For those seeking maximum luxury in their rig, an SLT+ option package was available that included leather seating, Infinity stereo with cassette and CD decks, heated/power driver and passenger seats, trip computer and steering wheel-mounted stereo controls.
2001, the eighth and last year of the second-generation Ram saw no changes.
Careful not to fix what wasn't broken, Dodge's completely revamped 2002 Ram 1500 keeps the "big rig" styling that helped make the previous generation so endearing to truck enthusiasts.
With two cab styles (regular and Quad), two bed lengths (6.3 feet and 8 feet) and three trim levels (base ST, mid-level SLT, luxury SLT Plus) available, there's a Ram for everyone. Additionally, a Sport package is optional on the SLT and SLT Plus.
Shortening the bed length by 3 inches and adding it to the passenger compartment gives the new Ram Quad Cab the expansive passenger room of a crew cab, while keeping the truck's length roughly the same as last year's truck.
Engine choices consist of two new units and an old standby. The new motors are a 3.7-liter V6 with 215 horsepower and 235 pound-feet of torque and a 4.7-liter V8 that produces 235 horses and 295 lb-ft. Only the 2WD Regular Cab Rams come with the V6, all others have the 4.7-liter V8, which has actually been around since 1999, when it debuted in the Jeep Grand Cherokee. Returning is the 5.9-liter V8 with 245 ponies and 335 lb-ft of twist. A five-speed manual is standard on the two smaller engines, with a four-speed automatic optional and standard on the 5.9.

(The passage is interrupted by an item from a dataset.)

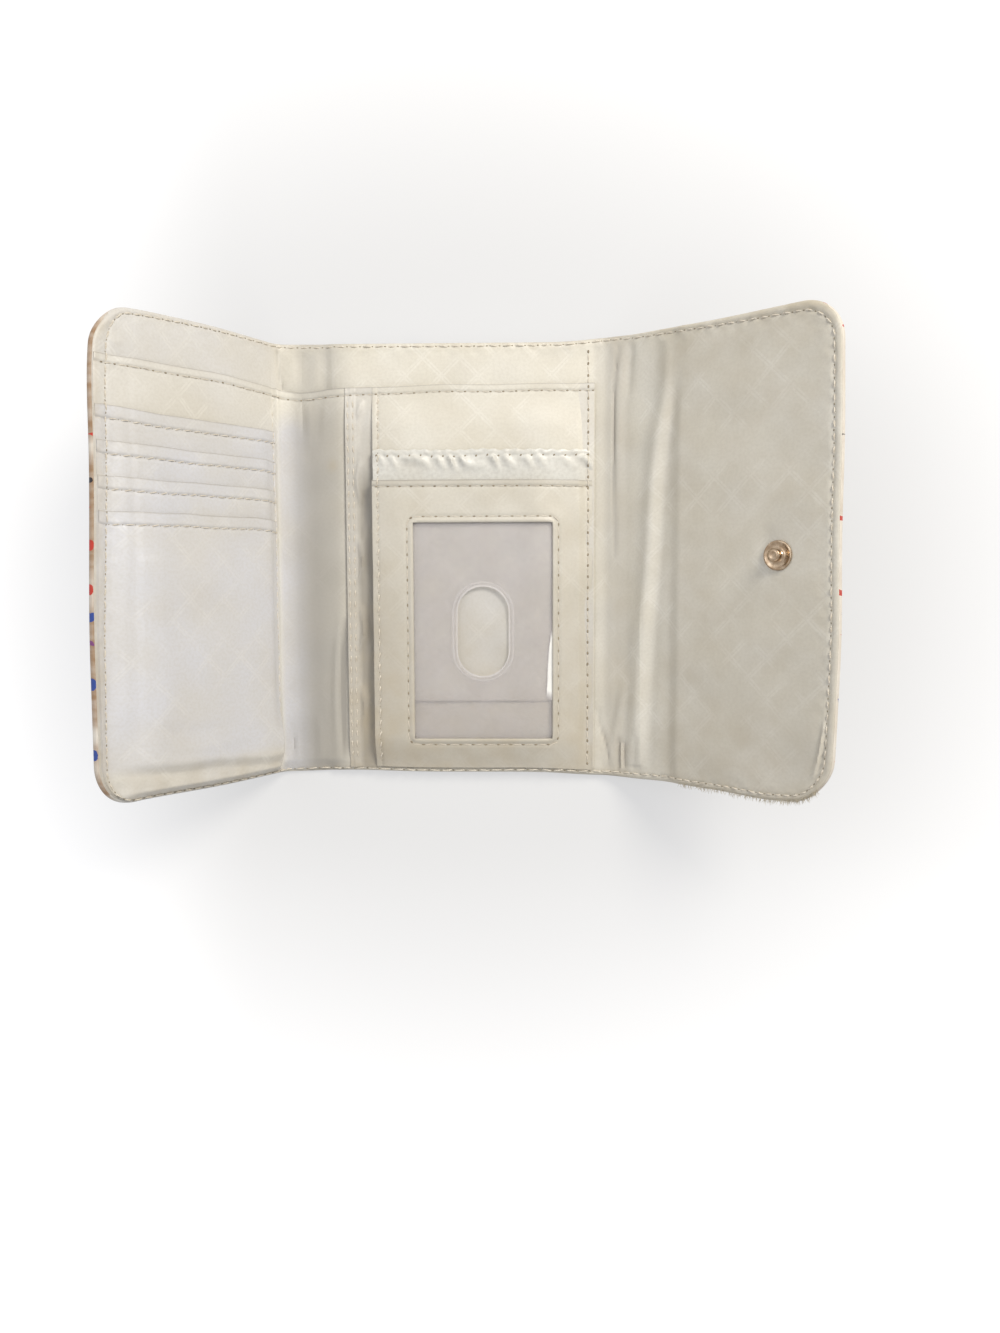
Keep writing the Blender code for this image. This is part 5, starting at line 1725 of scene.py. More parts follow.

The Ram 1500's big brothers, the 2500 and 3500 got their updates in 2003. In addition to the latest Ram styling, the heavies got more powerful engines (including a Hemi 5.7-liter V8 with 345 horsepower and 375 pound-feet of torque), greater towing capacities (up to 13,650 pounds) and increased safety via the upgrade to three-point belts for center seats and the option of side curtain airbags.